- From: Henrik Frystyk Nielsen <henrikn@microsoft.com>
- Date: Mon, 11 Feb 2002 23:20:39 -0800
- To: "Christopher Ferris" <chris.ferris@sun.com>
- Cc: "Noah Mendelsohn" <noah_mendelsohn@us.ibm.com>, <xml-dist-app@w3.org>
I absolute agree that it is potentially possible to sign the whole message. My point is that I don't think this is a realistic scenario given the SOAP processing model. SOAP provides a very modular approach where application-defined data is isolated as computational units in header blocks and/or as body contents. I can see very interesting scenarios where one wants to sign these computational units. However, I am not sure I can see interesting scenarios where one would want to sign comments or whitespace before or after the envelope or outside these computational units in general. Signing has to be robust not only in scenarios where blocks are removed from the SOAP envelope but also where they are added. I would not want the addition of a simple tracing header block to break my signature, for example. Fundamentally the model of signing seems to be compatible with the SOAP model but maybe not all variants of how signing may be achieved work equally well.
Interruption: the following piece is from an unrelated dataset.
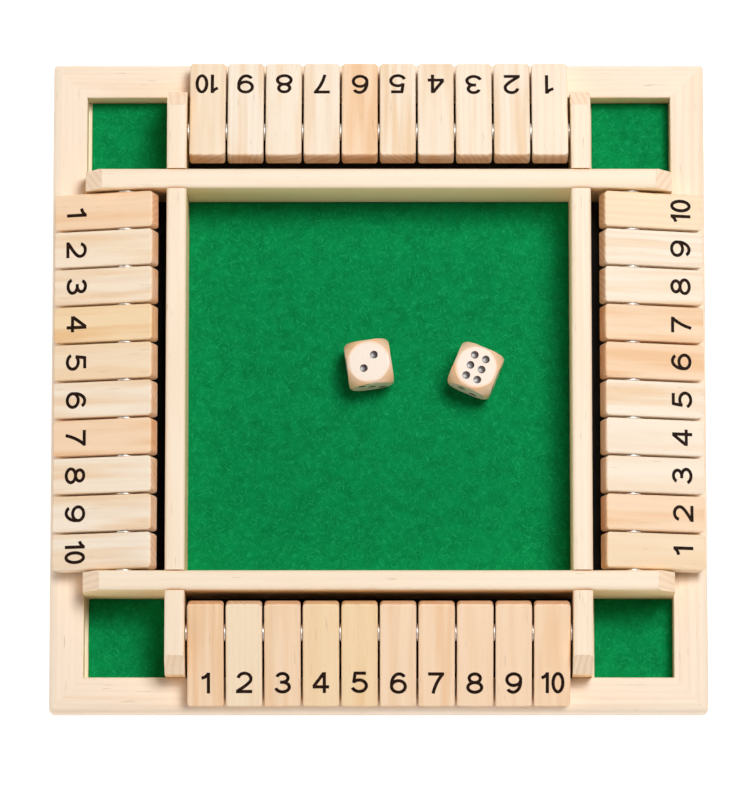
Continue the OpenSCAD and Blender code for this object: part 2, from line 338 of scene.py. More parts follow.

Maybe signing the whole message is one of them or are there scenarios that I am not considering? Henrik Frystyk Nielsen mailto:henrikn@microsoft.com >Actually, you can sign the entire message/envelope and >exclude those element info items which are subject to >removal by intermediaries either by means of inclusion or >exclusion. For instance, I might sign all but the SOAP Header >blocks that have an actor attribute, thus preserving the >signature from sender to ultimate recipient. Equally, I might >sign the envelope, excluding all but a set of listed header >blocks that I wish to be signed so as to ensure that in >addition to the header blocks, the envelope element >information item itself were the same as was sent, etc (so >that a MITM couldn't much with namespace decls, etc. as might >be held within the envelope info item and its direct children).